Information given:
================

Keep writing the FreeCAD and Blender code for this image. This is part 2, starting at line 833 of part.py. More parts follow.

================

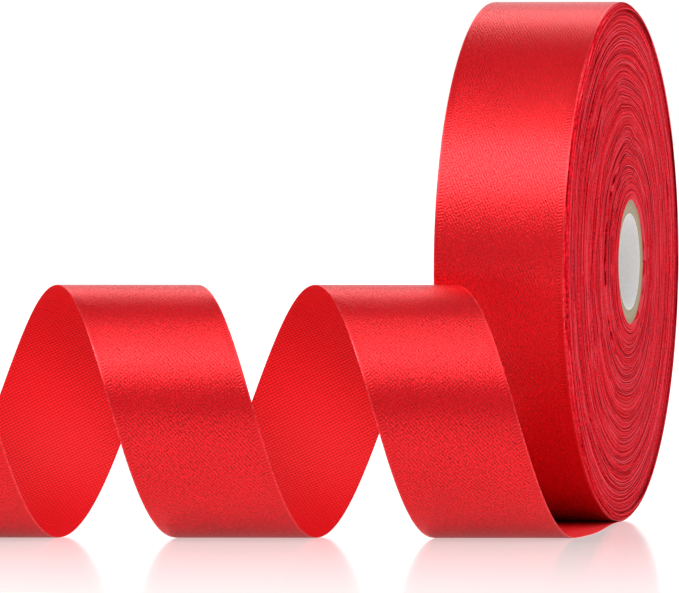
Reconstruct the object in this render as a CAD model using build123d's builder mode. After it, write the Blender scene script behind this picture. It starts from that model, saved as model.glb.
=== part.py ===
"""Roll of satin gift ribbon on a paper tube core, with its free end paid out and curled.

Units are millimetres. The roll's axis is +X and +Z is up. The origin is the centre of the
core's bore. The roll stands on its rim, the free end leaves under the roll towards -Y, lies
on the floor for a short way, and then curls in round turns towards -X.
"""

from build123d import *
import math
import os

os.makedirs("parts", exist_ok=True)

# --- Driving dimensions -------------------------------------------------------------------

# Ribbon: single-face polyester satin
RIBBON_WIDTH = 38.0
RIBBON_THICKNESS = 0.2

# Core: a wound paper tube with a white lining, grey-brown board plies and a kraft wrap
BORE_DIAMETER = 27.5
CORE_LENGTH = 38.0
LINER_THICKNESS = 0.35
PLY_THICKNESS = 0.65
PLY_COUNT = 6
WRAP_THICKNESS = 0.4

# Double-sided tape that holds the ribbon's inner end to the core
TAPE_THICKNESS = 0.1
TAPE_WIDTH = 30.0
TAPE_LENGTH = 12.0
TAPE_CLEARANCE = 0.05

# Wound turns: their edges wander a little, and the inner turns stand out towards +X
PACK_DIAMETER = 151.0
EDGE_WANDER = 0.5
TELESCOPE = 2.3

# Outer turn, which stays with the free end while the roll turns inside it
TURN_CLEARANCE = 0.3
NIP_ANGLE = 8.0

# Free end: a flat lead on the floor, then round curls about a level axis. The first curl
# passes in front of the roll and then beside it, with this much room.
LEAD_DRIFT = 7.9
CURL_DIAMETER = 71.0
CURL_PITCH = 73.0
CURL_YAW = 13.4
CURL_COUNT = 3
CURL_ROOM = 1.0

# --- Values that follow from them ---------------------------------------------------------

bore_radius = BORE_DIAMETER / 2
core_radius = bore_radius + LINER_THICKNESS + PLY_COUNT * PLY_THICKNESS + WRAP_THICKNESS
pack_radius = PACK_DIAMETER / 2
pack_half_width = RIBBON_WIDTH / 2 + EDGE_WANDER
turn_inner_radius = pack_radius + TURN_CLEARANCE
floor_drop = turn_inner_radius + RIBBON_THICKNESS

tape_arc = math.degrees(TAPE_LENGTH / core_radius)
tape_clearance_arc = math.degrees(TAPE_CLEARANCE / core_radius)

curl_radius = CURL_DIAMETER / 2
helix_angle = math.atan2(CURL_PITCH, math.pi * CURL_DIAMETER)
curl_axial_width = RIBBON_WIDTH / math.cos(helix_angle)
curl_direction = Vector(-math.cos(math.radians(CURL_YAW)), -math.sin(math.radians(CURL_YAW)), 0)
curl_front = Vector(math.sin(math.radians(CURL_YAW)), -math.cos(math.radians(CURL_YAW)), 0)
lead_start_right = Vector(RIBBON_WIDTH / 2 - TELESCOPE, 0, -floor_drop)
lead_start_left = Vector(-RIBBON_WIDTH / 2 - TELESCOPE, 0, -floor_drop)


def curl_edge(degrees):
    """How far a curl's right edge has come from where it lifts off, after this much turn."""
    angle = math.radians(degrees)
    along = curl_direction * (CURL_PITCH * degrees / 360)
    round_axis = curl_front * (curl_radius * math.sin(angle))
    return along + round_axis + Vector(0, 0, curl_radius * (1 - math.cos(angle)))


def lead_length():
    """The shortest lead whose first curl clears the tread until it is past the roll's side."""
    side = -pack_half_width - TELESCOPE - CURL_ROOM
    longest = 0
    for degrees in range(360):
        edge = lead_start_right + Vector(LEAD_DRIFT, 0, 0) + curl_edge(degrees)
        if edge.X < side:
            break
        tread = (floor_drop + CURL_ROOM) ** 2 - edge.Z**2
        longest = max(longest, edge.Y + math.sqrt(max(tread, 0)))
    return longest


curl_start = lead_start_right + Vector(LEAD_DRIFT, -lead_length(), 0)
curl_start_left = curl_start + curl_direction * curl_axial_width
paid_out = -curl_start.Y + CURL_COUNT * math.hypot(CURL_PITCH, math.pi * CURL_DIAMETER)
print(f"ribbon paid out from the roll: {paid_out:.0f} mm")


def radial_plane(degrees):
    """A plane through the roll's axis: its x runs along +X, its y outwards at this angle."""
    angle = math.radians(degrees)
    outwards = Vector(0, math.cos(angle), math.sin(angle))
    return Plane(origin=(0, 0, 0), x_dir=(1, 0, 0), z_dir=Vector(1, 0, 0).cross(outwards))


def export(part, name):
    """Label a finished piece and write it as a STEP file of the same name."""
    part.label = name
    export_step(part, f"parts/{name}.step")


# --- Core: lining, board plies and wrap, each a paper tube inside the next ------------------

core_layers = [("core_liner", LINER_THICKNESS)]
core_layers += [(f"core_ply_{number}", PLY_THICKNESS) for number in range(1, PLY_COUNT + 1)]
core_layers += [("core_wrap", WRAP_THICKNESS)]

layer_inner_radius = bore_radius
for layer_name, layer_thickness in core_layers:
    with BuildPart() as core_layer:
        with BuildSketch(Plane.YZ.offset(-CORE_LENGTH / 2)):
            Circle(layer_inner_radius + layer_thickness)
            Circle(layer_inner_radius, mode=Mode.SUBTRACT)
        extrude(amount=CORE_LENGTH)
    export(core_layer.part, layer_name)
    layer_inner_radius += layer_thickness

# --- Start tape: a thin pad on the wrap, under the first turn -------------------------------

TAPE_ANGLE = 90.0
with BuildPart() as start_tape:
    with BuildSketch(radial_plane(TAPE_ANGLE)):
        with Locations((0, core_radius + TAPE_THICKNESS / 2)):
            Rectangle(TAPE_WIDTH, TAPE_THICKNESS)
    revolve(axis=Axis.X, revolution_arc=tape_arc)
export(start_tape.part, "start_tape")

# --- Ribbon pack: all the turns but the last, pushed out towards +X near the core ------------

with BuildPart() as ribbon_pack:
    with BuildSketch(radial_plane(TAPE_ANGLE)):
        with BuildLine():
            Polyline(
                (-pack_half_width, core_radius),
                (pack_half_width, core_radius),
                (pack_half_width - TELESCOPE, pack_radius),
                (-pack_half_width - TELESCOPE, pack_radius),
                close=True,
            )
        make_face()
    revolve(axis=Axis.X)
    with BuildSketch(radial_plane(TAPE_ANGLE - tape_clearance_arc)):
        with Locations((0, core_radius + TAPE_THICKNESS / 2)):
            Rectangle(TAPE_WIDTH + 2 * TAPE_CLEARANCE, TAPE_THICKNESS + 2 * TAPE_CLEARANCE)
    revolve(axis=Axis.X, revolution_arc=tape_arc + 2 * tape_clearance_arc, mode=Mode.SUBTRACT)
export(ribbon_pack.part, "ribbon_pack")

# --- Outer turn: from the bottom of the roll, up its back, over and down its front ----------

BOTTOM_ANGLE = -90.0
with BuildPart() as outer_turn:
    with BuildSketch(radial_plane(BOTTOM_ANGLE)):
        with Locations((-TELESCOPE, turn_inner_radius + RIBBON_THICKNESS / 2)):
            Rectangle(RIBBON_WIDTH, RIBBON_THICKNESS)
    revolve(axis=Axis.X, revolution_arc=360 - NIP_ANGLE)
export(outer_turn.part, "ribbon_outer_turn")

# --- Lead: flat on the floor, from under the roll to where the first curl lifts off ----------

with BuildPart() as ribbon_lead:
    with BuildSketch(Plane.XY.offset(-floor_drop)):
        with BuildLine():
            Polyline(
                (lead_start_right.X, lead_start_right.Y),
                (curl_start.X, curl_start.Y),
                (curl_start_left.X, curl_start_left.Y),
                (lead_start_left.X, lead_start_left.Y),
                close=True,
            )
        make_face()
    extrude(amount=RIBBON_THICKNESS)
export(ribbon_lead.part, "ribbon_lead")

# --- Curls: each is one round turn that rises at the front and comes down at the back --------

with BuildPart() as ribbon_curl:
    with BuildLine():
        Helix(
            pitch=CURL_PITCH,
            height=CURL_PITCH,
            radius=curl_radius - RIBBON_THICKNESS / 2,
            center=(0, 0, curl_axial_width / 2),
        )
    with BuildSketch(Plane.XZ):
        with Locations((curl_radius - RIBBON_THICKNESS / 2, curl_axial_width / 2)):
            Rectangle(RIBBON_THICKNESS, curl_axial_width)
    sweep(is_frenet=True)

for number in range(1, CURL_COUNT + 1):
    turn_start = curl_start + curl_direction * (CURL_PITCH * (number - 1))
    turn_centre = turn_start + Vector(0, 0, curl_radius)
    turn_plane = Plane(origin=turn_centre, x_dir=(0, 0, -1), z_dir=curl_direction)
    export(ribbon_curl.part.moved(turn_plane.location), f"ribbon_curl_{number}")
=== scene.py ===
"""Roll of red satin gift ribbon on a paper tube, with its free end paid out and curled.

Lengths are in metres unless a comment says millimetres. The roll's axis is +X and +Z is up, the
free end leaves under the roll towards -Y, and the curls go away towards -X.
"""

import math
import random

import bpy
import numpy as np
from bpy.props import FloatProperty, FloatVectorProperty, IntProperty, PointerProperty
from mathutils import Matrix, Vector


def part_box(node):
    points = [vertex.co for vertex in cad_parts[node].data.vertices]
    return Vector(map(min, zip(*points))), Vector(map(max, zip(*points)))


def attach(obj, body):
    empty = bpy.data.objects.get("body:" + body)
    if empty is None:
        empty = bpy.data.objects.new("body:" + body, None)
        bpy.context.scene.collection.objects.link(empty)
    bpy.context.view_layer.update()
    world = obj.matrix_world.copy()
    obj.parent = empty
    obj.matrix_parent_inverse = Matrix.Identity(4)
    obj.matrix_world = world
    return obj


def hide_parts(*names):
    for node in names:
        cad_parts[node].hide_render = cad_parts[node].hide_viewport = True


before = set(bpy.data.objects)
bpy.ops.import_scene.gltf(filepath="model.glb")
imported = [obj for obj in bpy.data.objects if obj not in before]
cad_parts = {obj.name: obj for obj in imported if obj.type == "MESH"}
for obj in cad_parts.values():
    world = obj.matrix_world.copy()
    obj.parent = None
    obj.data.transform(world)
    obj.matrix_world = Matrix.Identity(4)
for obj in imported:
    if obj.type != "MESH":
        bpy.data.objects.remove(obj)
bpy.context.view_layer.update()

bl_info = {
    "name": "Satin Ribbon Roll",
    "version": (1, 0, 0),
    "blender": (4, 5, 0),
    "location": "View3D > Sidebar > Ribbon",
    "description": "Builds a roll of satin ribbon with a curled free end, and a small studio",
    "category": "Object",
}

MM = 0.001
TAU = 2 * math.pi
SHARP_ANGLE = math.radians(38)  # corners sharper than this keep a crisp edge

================

Goal: Quote exactly the lines running from the line with "for number in range(1, CURL_COUNT" through the line with "cad_parts[node].hide_render = cad_parts[node].hide_viewport", both ends included, and nothing more.

Written reply:
for number in range(1, CURL_COUNT + 1):
    turn_start = curl_start + curl_direction * (CURL_PITCH * (number - 1))
    turn_centre = turn_start + Vector(0, 0, curl_radius)
    turn_plane = Plane(origin=turn_centre, x_dir=(0, 0, -1), z_dir=curl_direction)
    export(ribbon_curl.part.moved(turn_plane.location), f"ribbon_curl_{number}")
=== scene.py ===
"""Roll of red satin gift ribbon on a paper tube, with its free end paid out and curled.

Lengths are in metres unless a comment says millimetres. The roll's axis is +X and +Z is up, the
free end leaves under the roll towards -Y, and the curls go away towards -X.
"""

import math
import random

import bpy
import numpy as np
from bpy.props import FloatProperty, FloatVectorProperty, IntProperty, PointerProperty
from mathutils import Matrix, Vector


def part_box(node):
    points = [vertex.co for vertex in cad_parts[node].data.vertices]
    return Vector(map(min, zip(*points))), Vector(map(max, zip(*points)))


def attach(obj, body):
    empty = bpy.data.objects.get("body:" + body)
    if empty is None:
        empty = bpy.data.objects.new("body:" + body, None)
        bpy.context.scene.collection.objects.link(empty)
    bpy.context.view_layer.update()
    world = obj.matrix_world.copy()
    obj.parent = empty
    obj.matrix_parent_inverse = Matrix.Identity(4)
    obj.matrix_world = world
    return obj


def hide_parts(*names):
    for node in names:
        cad_parts[node].hide_render = cad_parts[node].hide_viewport = True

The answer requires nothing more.